Christensen bemoans the lack of development for young players, most of whom come out of college with no pro-style offense experience. That only steepens their learning curve. 

"We're more of a play-driven league, not fundamental driven," he said. "For the head coach or offensive coordinator, you need a good quarterbacks coach who teaches the fundamentals. All those things make it hard. Most of these young guys are going to franchises that have failed for whatever reason. That accentuates all those things -- there's panic and gigantic expectations on them that isn't realistic."

Interestingly, Jones said after the game that he could do a better job of taking command of the team. He let too many things slide in practice, he said, including his own issues. 

"It's not good enough," Jones said. 

Jones, of course, has the highest bar to reach in New England. He beat out Cam Newton, last year's quarterback, for the starting job, but he is really striving to be Brady's successor. The Patriots haven't had this kind of quarterback turnover in nearly three decades, since before Drew Bledsoe became the starter in the early 1990s, before he was supplanted by Brady in 2001. Brady held the New England job for 19 years. And now, he is the reason Christensen was playing golf this weekend, having just enjoyed a season-opening win to start the Bucs' Super Bowl defense. 

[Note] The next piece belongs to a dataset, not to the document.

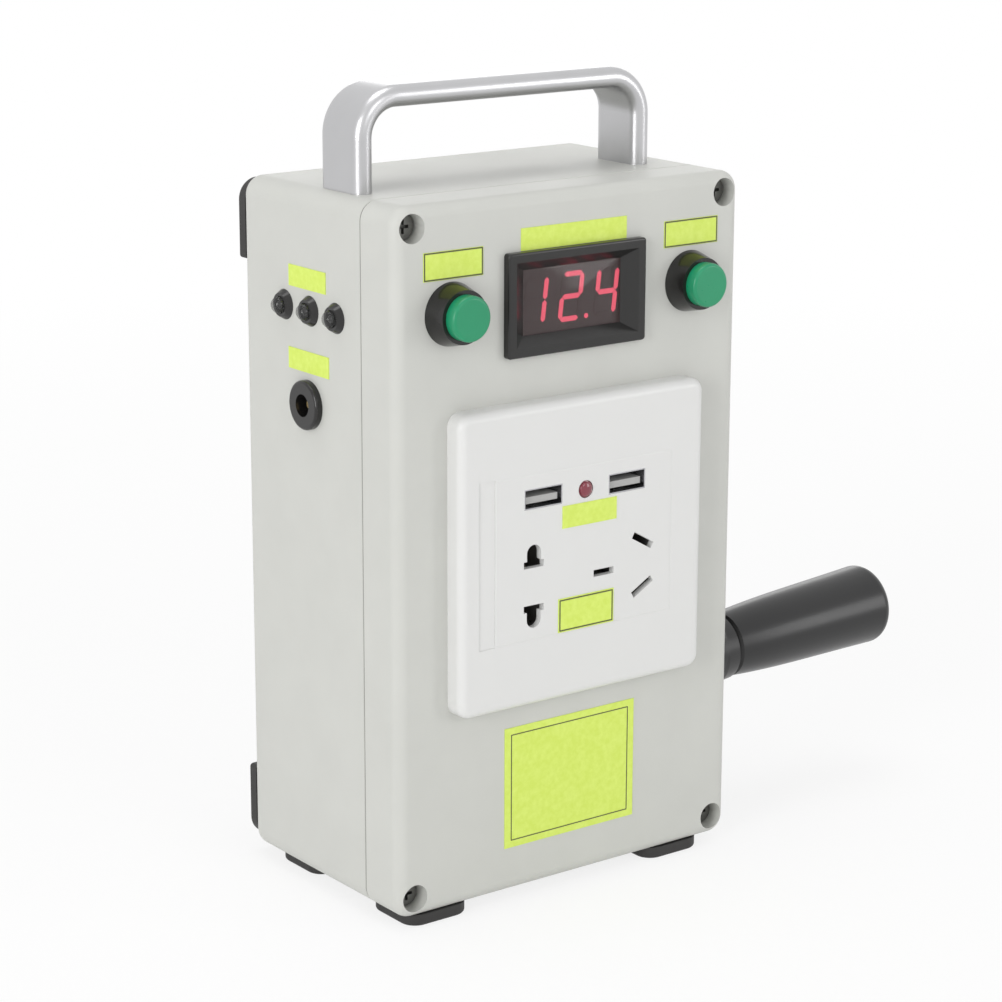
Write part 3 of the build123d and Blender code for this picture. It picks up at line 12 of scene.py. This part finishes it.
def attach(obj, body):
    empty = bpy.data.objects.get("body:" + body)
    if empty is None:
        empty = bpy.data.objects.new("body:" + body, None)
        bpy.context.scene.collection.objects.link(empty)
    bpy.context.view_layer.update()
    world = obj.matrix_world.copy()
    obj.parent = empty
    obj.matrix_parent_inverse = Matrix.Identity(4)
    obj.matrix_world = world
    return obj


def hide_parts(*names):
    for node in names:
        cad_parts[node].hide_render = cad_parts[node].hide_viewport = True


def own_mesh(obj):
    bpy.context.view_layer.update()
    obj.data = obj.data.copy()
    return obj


MM = 0.001
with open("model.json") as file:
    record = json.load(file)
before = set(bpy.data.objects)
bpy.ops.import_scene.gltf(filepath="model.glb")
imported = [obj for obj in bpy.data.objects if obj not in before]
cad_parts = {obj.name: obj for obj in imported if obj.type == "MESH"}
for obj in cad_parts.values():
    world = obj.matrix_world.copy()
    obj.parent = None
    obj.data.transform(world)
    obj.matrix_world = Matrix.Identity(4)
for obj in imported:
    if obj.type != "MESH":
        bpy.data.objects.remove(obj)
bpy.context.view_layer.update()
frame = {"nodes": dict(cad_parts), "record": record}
record = frame["record"]
nodes = frame["nodes"]


# ---------------------------------------------------------------- materials
class Num:
    """A socket of a material. Sums, differences and products of number sockets are Math nodes."""

    def __init__(self, paint, socket):
        self.paint = paint
        self.socket = socket

    def math(self, operation, first, second):
        return self.paint.node("ShaderNodeMath", {"operation": operation}, {0: first, 1: second})

    def __add__(self, other):
        return self.math("ADD", self, other)

    def __sub__(self, other):
        return self.math("SUBTRACT", self, other)

    def __rsub__(self, other):
        return self.math("SUBTRACT", other, self)

    def __mul__(self, other):
        return self.math("MULTIPLY", self, other)

    __radd__ = __add__
    __rmul__ = __mul__


class Paint:
    """A material under construction. node() adds any node: its settings first, then its sockets."""

    def __init__(self, name, tree=None):
        if tree is None:
            self.material = bpy.data.materials.new(name)
            self.material.use_nodes = True
            tree = self.material.node_tree
        self.tree = tree
        self.tree.nodes.clear()

    def node(self, kind, settings=None, sockets=None, output=0):
        made = self.tree.nodes.new(kind)
        for name, value in (settings or {}).items():
            setattr(made, name, value)
        for name, value in (sockets or {}).items():
            if isinstance(value, Num):
                self.tree.links.new(value.socket, made.inputs[name])
            else:
                made.inputs[name].default_value = value
        return Num(self, made.outputs[output]) if made.outputs else None

    def place(self):
        """Object coordinates, in metres in the frame."""
        return self.node("ShaderNodeTexCoord", output="Object")

    def noise(self, size, detail, stretch=None, roughness=0.5):
        """Noise from 0 to 1: grains about size millimetres across, longer along an axis by stretch."""
        where = self.place()
        if stretch:
            scale = [1 / part for part in stretch]
            where = self.node("ShaderNodeVectorMath", {"operation": "MULTIPLY"}, {0: where, 1: scale})
        sockets = {"Vector": where, "Scale": 1 / (size * MM), "Detail": detail, "Roughness": roughness}
        return self.node("ShaderNodeTexNoise", None, sockets)

    def mix(self, share, first, second):
        """Colour between two colours."""
        settings = {"data_type": "RGBA", "clamp_factor": True}
        return self.node("ShaderNodeMix", settings, {0: share, 6: colour4(first), 7: colour4(second)}, 2)

    def contrast(self, value, low, high):
        """Stretches the part of value between low and high over 0 to 1."""
        sockets = {"Value": value, "From Min": low, "From Max": high}
        return self.node("ShaderNodeMapRange", {"clamp": True}, sockets)

    def bump(self, height, depth, strength):
        """Normal of a surface whose height map is depth millimetres deep."""
        sockets = {"Strength": strength, "Distance": depth * MM, "Height": height}
        return self.node("ShaderNodeBump", None, sockets)

    def finish(self, **sockets):
        """Principled surface with these sockets; returns the material."""
        named = {name.replace("_", " "): value for name, value in sockets.items()}
        surface = self.node("ShaderNodeBsdfPrincipled", None, named)
        self.node("ShaderNodeOutputMaterial", None, {"Surface": surface})
        return self.material


def colour4(value):
    """Colour with alpha 1, or the socket itself."""
    if isinstance(value, Num):
        return value
    return (*value, 1.0)


def shaded(colour, factor):
    """The same hue, lighter or darker."""
    return tuple(part * factor for part in colour)


# Sizes in millimetres of what varies over the materials, the ranges of noise that show, and the warmer ink.
cloud_size = 14.0
metal_cloud_size = 9.0
handled_size = 32.0
clouding = (0.3, 0.7)
handling = (0.42, 0.68)
fibre_size = 0.5
ink_size = 1.6
ink_warmth = (1.03, 1.01, 1.35)
dust_size = 2.5
haze_size = 1.2


def moulded(name, colour, roughness, grain, depth, cloud, specular=0.5, coat=0.0, spread=0.16):
    """Moulded plastic or rubber: faint clouding, fine spark-eroded grain, and a roughness that follows the
    grain and drops where the part is handled. spread is how far the roughness follows."""
    paint = Paint(name)
    cloudy = paint.contrast(paint.noise(cloud_size, 3.0), *clouding)
    grains = paint.noise(grain, 3.0, roughness=0.6)
    handled = paint.contrast(paint.noise(handled_size, 2.0), *handling)
    body = paint.mix(cloudy, shaded(colour, 1 - cloud), shaded(colour, 1 + cloud))
    body = paint.mix(grains * 0.35, body, shaded(colour, 1 - 2 * cloud))
    return paint.finish(
        Base_Color=body,
        Roughness=roughness + (grains - 0.5) * spread - handled * (spread * 0.3),
        Specular_IOR_Level=specular,
        Coat_Weight=coat,
        Coat_Roughness=0.12,
        Normal=paint.bump(grains, depth, 0.6),
    )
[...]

Christensen joked about how nice it was to relax for a few days while all the other coaches still had the anxiety of game day ahead of them this weekend. The Bucs, of course, went through their own dramatic quarterback shuffle last year, when they moved on from Winston and signed Brady as a free agent -- a switch that undoubtedly has spurred more than a little of the aggressive maneuvering for quarterbacks that has taken place around the league ever since. 

"We found our quarterback of the future," he said.